Some brave soul out there figured out some grass seeds were edible. Someone else saved it to replant. And later, step by step humankind figured out how to pound into dust, bake it with fire ( which alone is just as impressive..somebody had to figure out fire, cooking methods, all the various baking styles..each culture develops its own unique method, philosophy around the staff of life, the grains, one of the first major crops that turned humanity from a hunter-gather culture to an agricultural one. And that’s just to get bread, the foundation piece that upon all the other elements rest on. The bread itself is almost a metaphor for the roots of human society and our creative dependence of each other. It is upon bread and the work of our past and present that unites in this concrete symbol that is so human.

Each of the sequential layers of ingredients has their own independent story of discovery, use, development and cultural significance. You can interpret a myriad of stories just based on what’s in the layers like assembling a bouquet of flowers using the Victorian-based Language of Flowers. And if you take those little interpretations and pair it with the way eating makes you feel; you can be eating love inside and out just depending on all the associations of each flavour. You could eat a story while reading that story.

Wait, wait but that’s not all. Canapes are sensually voyeuristic. They are meant to be consumed in front of others. It is a most social of foods from the most utilitarian to the delicate fragility of crisp layers. Large gatherings of people come together to devour with gastronomic pleasure these morsels. And they celebrate this!

No, Superbowl isn’t about football. It’s about the food during football. Win or lose, good canapes makes the difference between a good night and the dark pit of darkness stalking every fan of the losing team that suffered the most for their team rallying on without good beer, good seats and good canapes. Canapes takes and makes the underdog a winner.

In the United States, canapes came into their own during the Probation and Great Depression. From the hands of labour and the fields, the bits of resourceful ingenuity and kitchen wizardry found new life alongside cocktails and speakeasies. Belly treats to soak up the liqueur and hide away the imbibers from the morality police and of course the law. This rebelliousness wrapped its self around the nature of is colourful form, that pleasurable contrast of colours, eye candy that looking makes things just a bit better.
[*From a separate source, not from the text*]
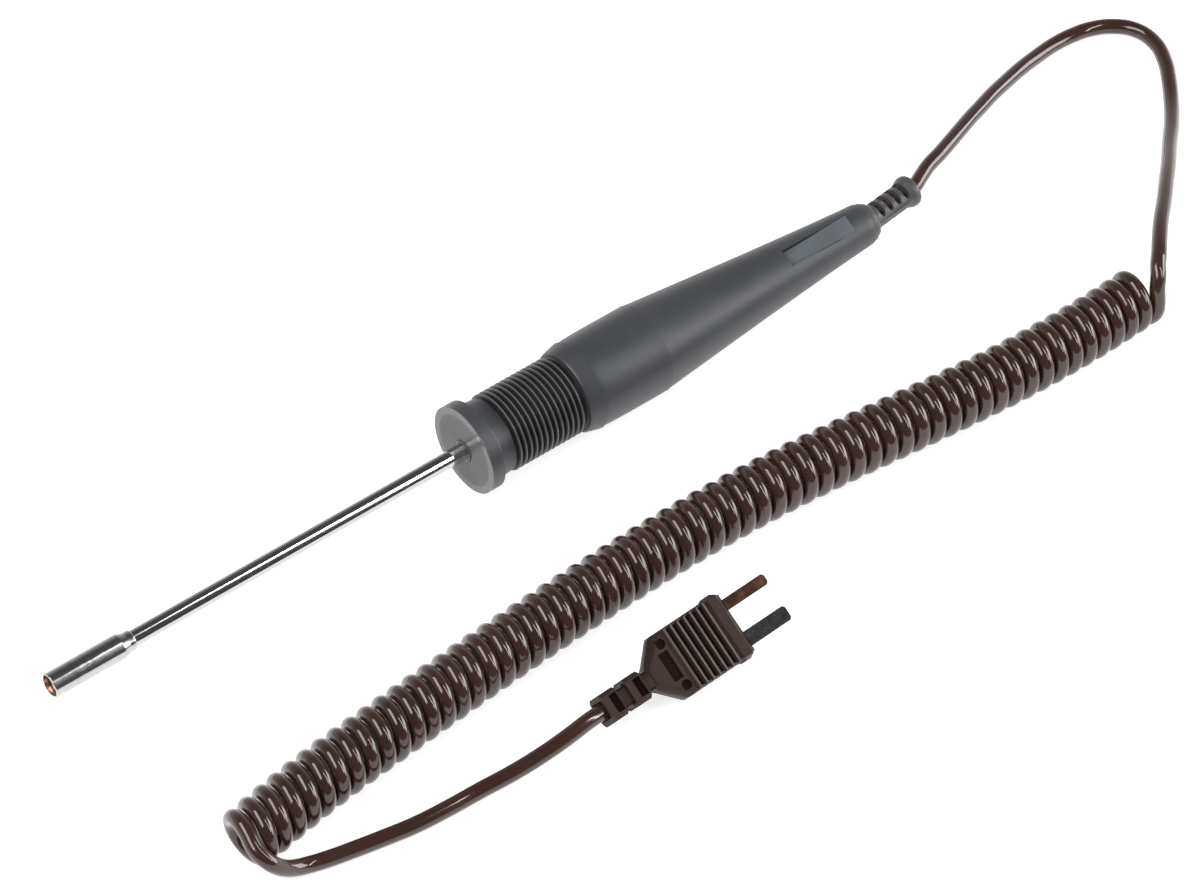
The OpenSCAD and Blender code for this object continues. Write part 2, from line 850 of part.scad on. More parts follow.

The Great Depression contributed an eternal nature, of recycling bits and pieces and maximized flavour. Stale bread fried, toasted and topped, cut into bite sizes just lifts down beaten heart. It is a moment where the love of creation, of taking the time, all the time every taken to create that very moment, and it fits in the mouth and nourishes not just the body but the soul that connects with all of humanity.

Just having canapes rejoined with the history humanity has with liqueur and alcohol, the first two gifts to humanity brought back in a divine ritual of joy! its amazing!

In the modern age, you have the complexity of systems that it takes to create that canape, from the farmer, to packing, to the store and from the chef to the lips of humanity. That’s a whole ton of life’s supporting each other in a very basic, unassuming way, inner-woven to almost invisibility, if you are sitting on the top eating canapes and sipping champagne.

They are amazing. They often are devoured without an appreciation of the complexity and history of it, relying on their value in tantalising taste buds to retain its place in our food devotions.